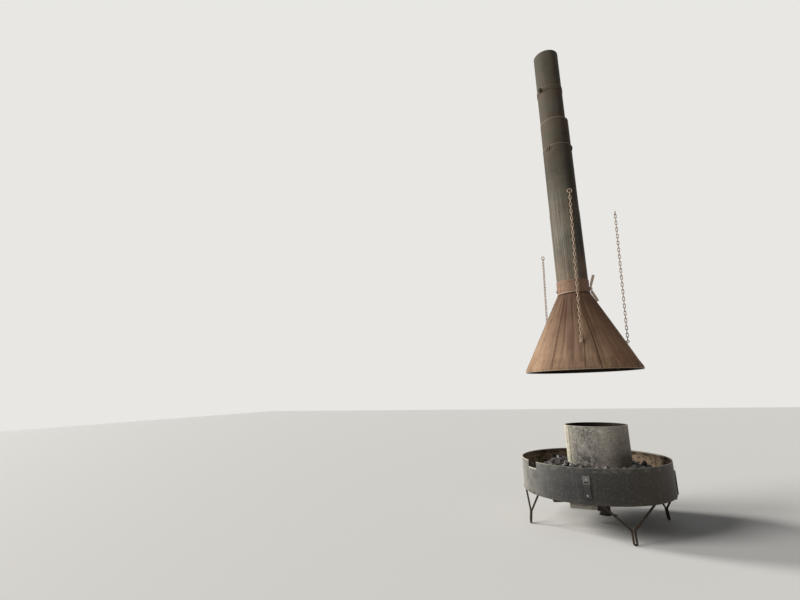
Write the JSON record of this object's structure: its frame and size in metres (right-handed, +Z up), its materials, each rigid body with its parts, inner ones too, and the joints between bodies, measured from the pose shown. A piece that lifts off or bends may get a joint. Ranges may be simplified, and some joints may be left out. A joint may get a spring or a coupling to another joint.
{
  "type": "round blacksmith forge with hood and stack",
  "caption": "Round workshop forge: plate hearth pan on hairpin legs, open fire drum with coke, conical sheet hood on chains, sectional smoke stack with a butterfly damper.",
  "frame": {"origin": "on the floor under the centre of the hearth pan, stack and hood", "axes": "+Z up along the stack, -Y towards the working side, +X towards the damper lever"},
  "size_m": [1.7246, 1.7246, 6.6],
  "materials": {
    "pan_steel": "matt weathered plate",
    "leg_steel": "matt rusted bar",
    "drum_steel": "matt heat-stained sheet",
    "hearth_iron": "rough casting",
    "coal": "dull broken coal",
    "hood_sheet": "rust-streaked sheet",
    "collar_sheet": "red-brown rusted band",
    "stack_sheet": "dull galvanised sheet",
    "bright_steel": "worn bright bar and chain"
  },
  "bodies": {
    "forge": {"pan_wall_left": "pan_steel", "pan_wall_right": "pan_steel", "pan_floor": "pan_steel", "strap_front": "pan_steel", "strap_back": "pan_steel", "strap_right": "pan_steel", "strap_left": "pan_steel", "leg_1": "leg_steel", "leg_2": "leg_steel", "leg_3": "leg_steel", "leg_4": "leg_steel", "bearers": "leg_steel", "fire_pot": "hearth_iron", "air_trunk": "hearth_iron", "ash_gate": "hearth_iron", "blast_pipe": "stack_sheet", "coal_bed": "coal", "drum_shell": "drum_steel", "drum_seam": "drum_steel", "drum_bead": "drum_steel", "grate": "hearth_iron", "coke_bed": "coal", "hood_gores": "hood_sheet", "hood_seams": "hood_sheet", "hood_rim": "hood_sheet", "hood_collar": "collar_sheet", "hood_eyes": "leg_steel", "stack_1": "stack_sheet", "stack_2": "stack_sheet", "stack_reducer": "stack_sheet", "stack_3": "stack_sheet", "stack_4": "stack_sheet", "stack_5": "stack_sheet", "stack_band": "stack_sheet", "stack_lugs": "stack_sheet", "damper_bosses": "leg_steel", "chain_front": "bright_steel", "chain_right": "bright_steel", "chain_left": "bright_steel", "chain_rings": "bright_steel"},
    "damper": {"damper_blade": "leg_steel", "damper_spindle": "bright_steel", "damper_lever": "bright_steel"}
  },
  "joints": [
    {"name": "damper_turn", "type": "hinge", "parent": "forge", "child": "damper", "pos_m": [0, 0, 2.893], "axis": [1, 0, 0], "range_deg": [0, 90]}
  ]
}
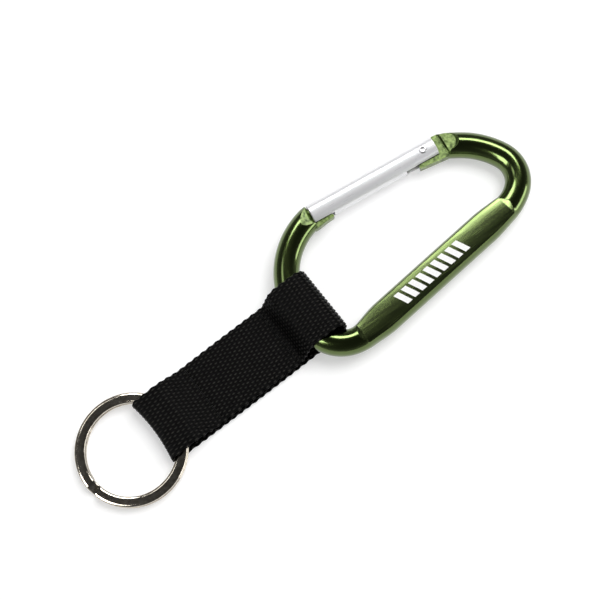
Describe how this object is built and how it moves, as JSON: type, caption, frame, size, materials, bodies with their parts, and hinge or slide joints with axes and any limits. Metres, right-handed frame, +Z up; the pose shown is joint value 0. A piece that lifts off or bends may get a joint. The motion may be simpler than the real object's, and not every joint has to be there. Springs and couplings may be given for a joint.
{
  "type": "carabiner keyring",
  "caption": "Keyring with a green D-shaped snap-gate carabiner, a short black webbing strap sewn into a loop at each end, and a split ring for keys.",
  "frame": {"origin": "under the middle of the whole object's bounding box, on the surface that it lies on", "axes": "+X runs along the strap from the split ring to the carabiner; +Y towards the carabiner's gate; +Z up, through the flat object"},
  "size_m": [0.1539, 0.0446, 0.0113],
  "materials": {
    "green_anodised": "glossy green anodised",
    "satin_silver": "satin",
    "rivet_steel": "plain",
    "spring_steel": "plain",
    "nylon": "natural",
    "nickel": "nickel plated",
    "webbing": "plain woven",
    "thread": "twisted thread"
  },
  "bodies": {
    "carabiner": {"carabiner_frame": "green_anodised"},
    "gate": {"gate": "satin_silver", "gate_rivet": "rivet_steel"},
    "plunger": {"spring_plunger": "nylon", "gate_spring": "spring_steel"},
    "carabiner_loop": {"webbing_carabiner_loop": "webbing"},
    "strap": {"webbing_sewn_middle": "webbing", "carabiner_seam_needle_thread": "thread", "carabiner_seam_bobbin_thread": "thread", "ring_seam_needle_thread": "thread", "ring_seam_bobbin_thread": "thread"},
    "ring_loop": {"webbing_ring_loop": "webbing"},
    "ring": {"split_ring": "nickel"}
  },
  "joints": [
    {"name": "gate_hinge", "type": "hinge", "parent": "carabiner", "child": "gate", "pos_m": [0.05541, 0.01436, 0.00421], "axis": [0.026, 0, 0.9997], "range_deg": [0, 35], "stiffness_Nm_per_rad": 0.03, "springref_deg": -20.05},
    {"name": "plunger_slide", "type": "slide", "parent": "gate", "child": "plunger", "axis": [-0.9905, 0.1349, 0.0258], "range_m": [0, 0.0019]},
    {"name": "strap_swing", "type": "hinge", "parent": "carabiner", "child": "carabiner_loop", "pos_m": [0.00023, -0.00281, 0.00565], "axis": [0, 1, 0], "range_deg": [-25, 28]},
    {"name": "strap_bend_carabiner_end", "type": "hinge", "parent": "carabiner_loop", "child": "strap", "pos_m": [-0.00757, -0.00281, 0.0018], "axis": [0, 1, 0], "range_deg": [-60, 60]},
    {"name": "strap_bend_ring_end", "type": "hinge", "parent": "strap", "child": "ring_loop", "pos_m": [-0.03807, -0.00281, 0.0018], "axis": [0, 1, 0], "range_deg": [-60, 60]},
    {"name": "ring_turn", "type": "hinge", "parent": "ring_loop", "child": "ring", "pos_m": [-0.06097, -0.00281, 0.00233], "axis": [-0.0518, 0, 0.9987], "continuous": true}
  ],
  "couplings": [
    {"joint": "plunger_slide", "follows": "gate_hinge", "m_per_rad": 0.003}
  ]
}
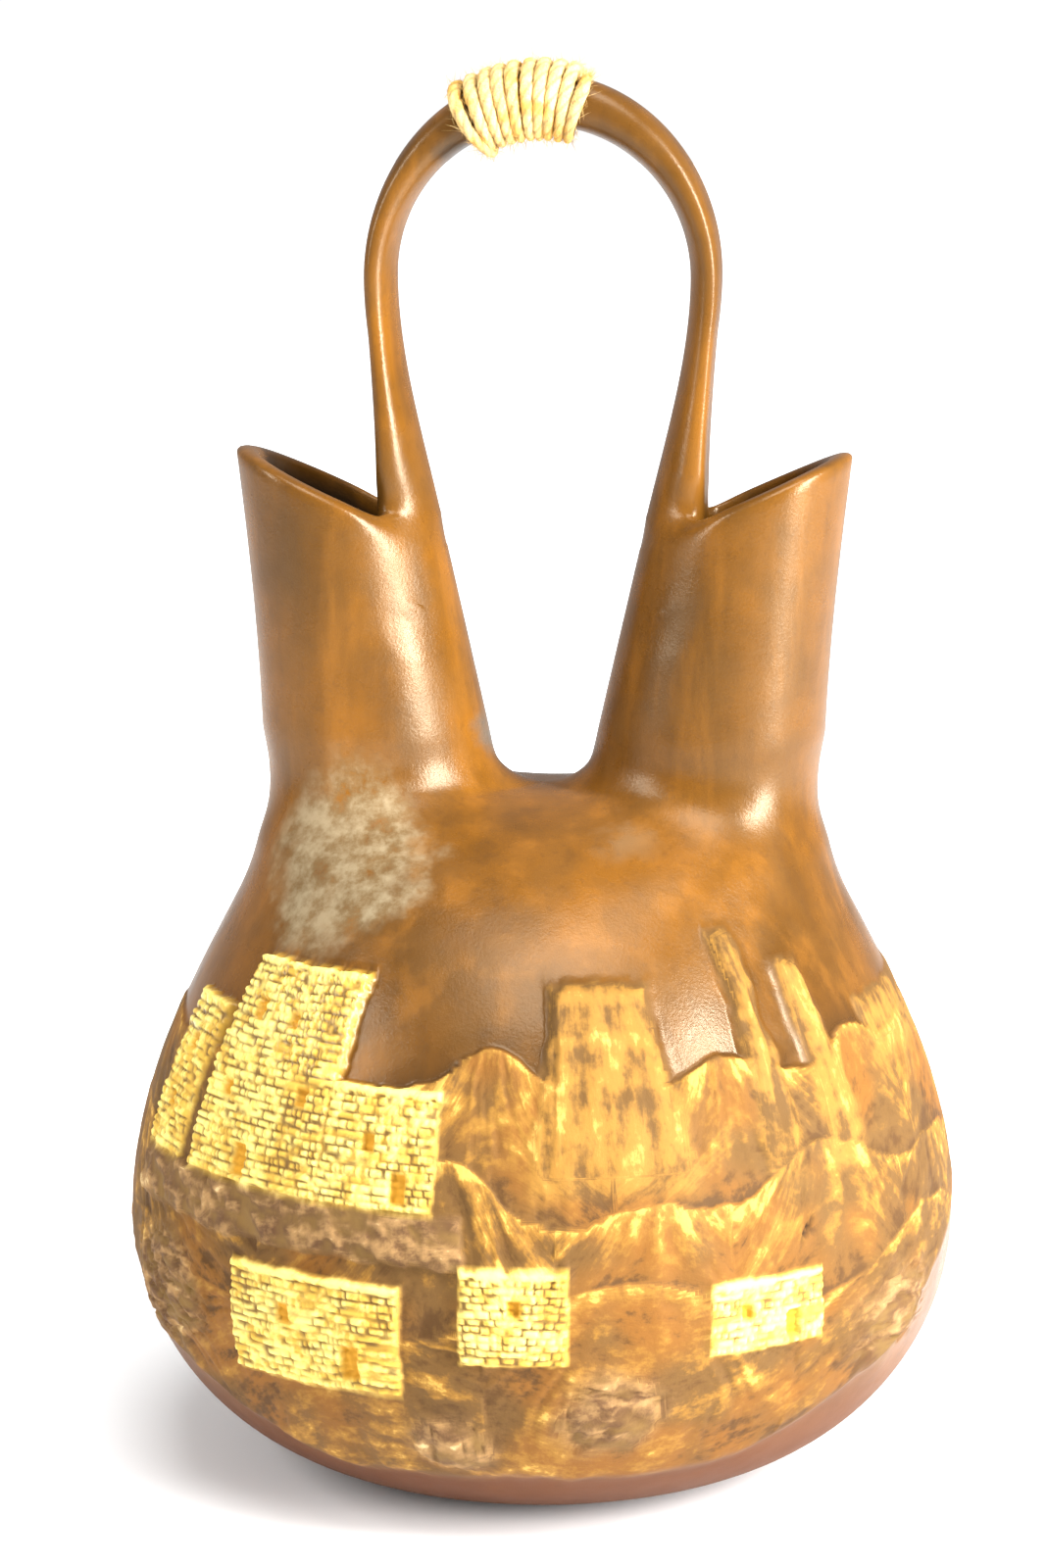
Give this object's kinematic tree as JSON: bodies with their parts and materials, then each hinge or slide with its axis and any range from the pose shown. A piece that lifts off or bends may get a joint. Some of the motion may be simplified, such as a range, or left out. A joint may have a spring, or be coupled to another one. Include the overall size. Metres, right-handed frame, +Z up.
{
  "type": "wedding vase",
  "caption": "Round-bellied burnished clay vase with two slanting spouts joined by an arched handle, a relief landscape on its front and a cord binding on the handle.",
  "frame": {"origin": "centre of the underside of the foot", "axes": "+Z up, +X through the right spout, -Y towards the carved front"},
  "size_m": [0.1666, 0.1679, 0.2802],
  "materials": {
    "clay": "satin burnished, with a matt yellow and ochre relief",
    "jute": "matt twisted fibre"
  },
  "bodies": {
    "root": {"vase_body": "clay", "handle_binding": "jute"}
  },
  "joints": []
}
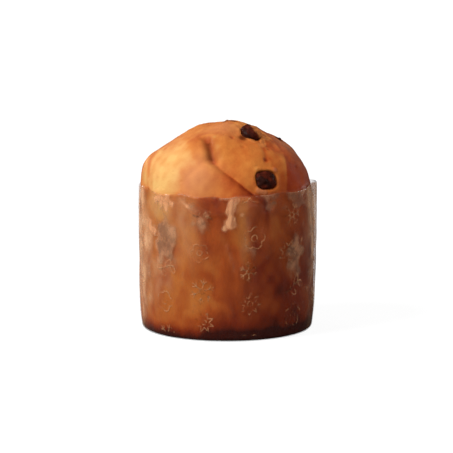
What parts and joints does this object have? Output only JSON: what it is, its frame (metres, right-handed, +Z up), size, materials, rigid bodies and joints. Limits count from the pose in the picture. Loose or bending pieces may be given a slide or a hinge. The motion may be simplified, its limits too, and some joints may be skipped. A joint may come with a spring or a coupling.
{
  "type": "panettone",
  "caption": "Small domed sweet bread with chocolate chips in its crust, standing in the round translucent paper case it was baked in, printed with pale line ornaments.",
  "frame": {"origin": "centre of the paper case's flat foot, on the surface it stands on", "axes": "+Z up along the loaf's axis; the front, with the fold and the two large chips, faces -Y; +X is to the right of the front"},
  "size_m": [0.0701, 0.0705, 0.0821],
  "materials": {
    "crust": "baked crust, soft sheen",
    "paper": "translucent glossy greaseproof paper with pale line print",
    "chocolate": "dark chocolate, low sheen"
  },
  "bodies": {
    "root": {"loaf": "crust", "paper_case": "paper", "chip_1": "chocolate", "chip_2": "chocolate", "chip_3": "chocolate", "chip_4": "chocolate", "chip_5": "chocolate", "chip_6": "chocolate", "chip_7": "chocolate", "chip_8": "chocolate", "chip_9": "chocolate"}
  },
  "joints": []
}
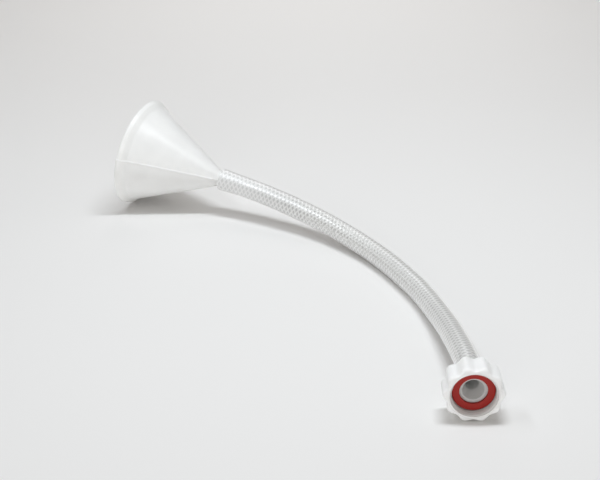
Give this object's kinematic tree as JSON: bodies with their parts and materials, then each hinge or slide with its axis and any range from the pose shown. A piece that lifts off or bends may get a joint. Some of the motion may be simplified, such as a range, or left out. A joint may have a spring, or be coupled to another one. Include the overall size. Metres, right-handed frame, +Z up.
{
  "type": "filling funnel",
  "caption": "Moulded plastic funnel cone on a braid-reinforced clear hose that ends in a hand-turned union nut with a sealing washer.",
  "frame": {"origin": "on the surface the funnel lies on, below the middle of the box round the cone, the tail, the washer and the nut", "axes": "+Z up; the nut's axis runs along Y and its socket opens towards -Y; the cone lies at the -X, +Y end with its mouth facing -X"},
  "size_m": [0.3106, 0.4212, 0.0972],
  "materials": {
    "natural_plastic": "natural translucent polypropylene, satin as moulded",
    "white_plastic": "white moulded plastic, satin",
    "clear_vinyl": "clear soft vinyl, glossy",
    "white_yarn": "white polyester yarn, braided",
    "red_rubber": "flat red-brown sealing rubber"
  },
  "bodies": {
    "base": {"hose_cover": "clear_vinyl", "hose_braid": "white_yarn", "hose_liner": "clear_vinyl", "hose_tail": "white_plastic"},
    "cone": {"funnel_cone": "natural_plastic"},
    "gasket": {"gasket": "red_rubber"},
    "nut": {"union_nut": "white_plastic"}
  },
  "joints": [
    {"name": "hose_flex", "type": "hinge", "parent": "base", "child": "cone", "pos_m": [0.0972, -0.0056, 0.0091], "axis": [0.908, 0.419, 0], "range_deg": [0, 60], "stiffness_Nm_per_rad": 0.2, "deforming": ["hose_cover", "hose_braid", "hose_liner"]},
    {"name": "nut_float", "type": "slide", "parent": "base", "child": "gasket", "axis": [0, -1, 0], "range_m": [0, 0.0042]},
    {"name": "nut_spin", "type": "hinge", "parent": "gasket", "child": "nut", "pos_m": [0.1334, -0.2012, 0.02086], "axis": [0, 1, 0], "continuous": true}
  ]
}
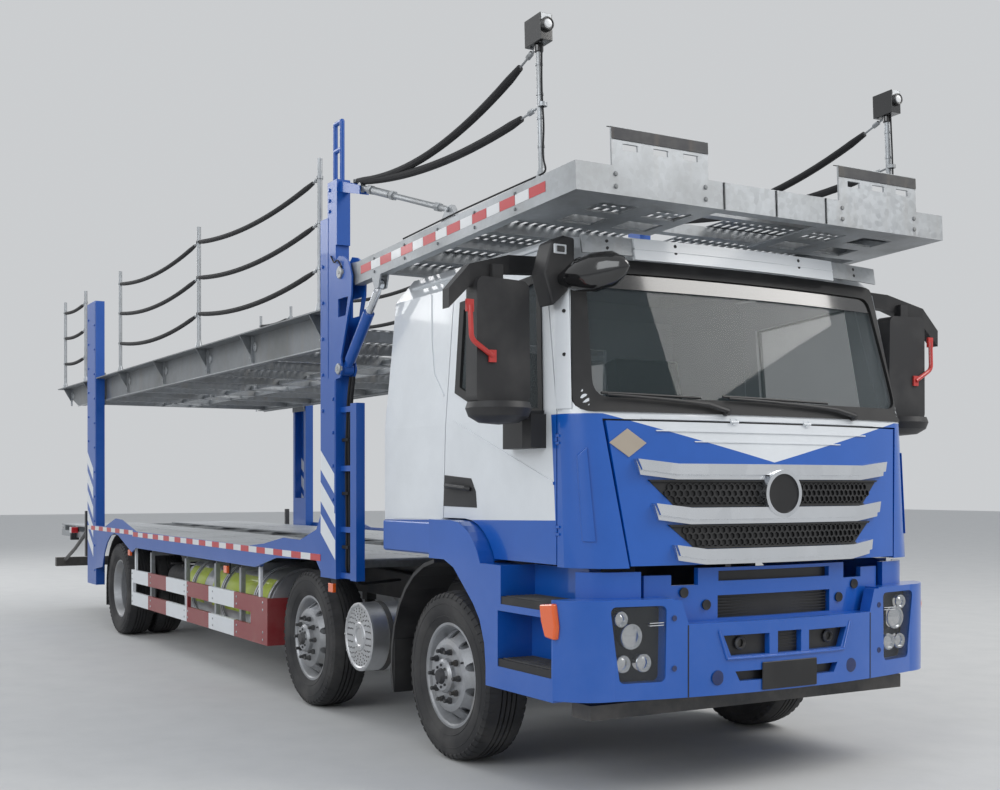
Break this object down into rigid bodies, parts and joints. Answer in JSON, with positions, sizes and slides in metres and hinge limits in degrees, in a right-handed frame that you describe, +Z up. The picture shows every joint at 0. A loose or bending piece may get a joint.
---
[WORK TO DO] Only the number is wanted: count the lines of the records that hold the word "lifts".

[FULL ANSWER] 4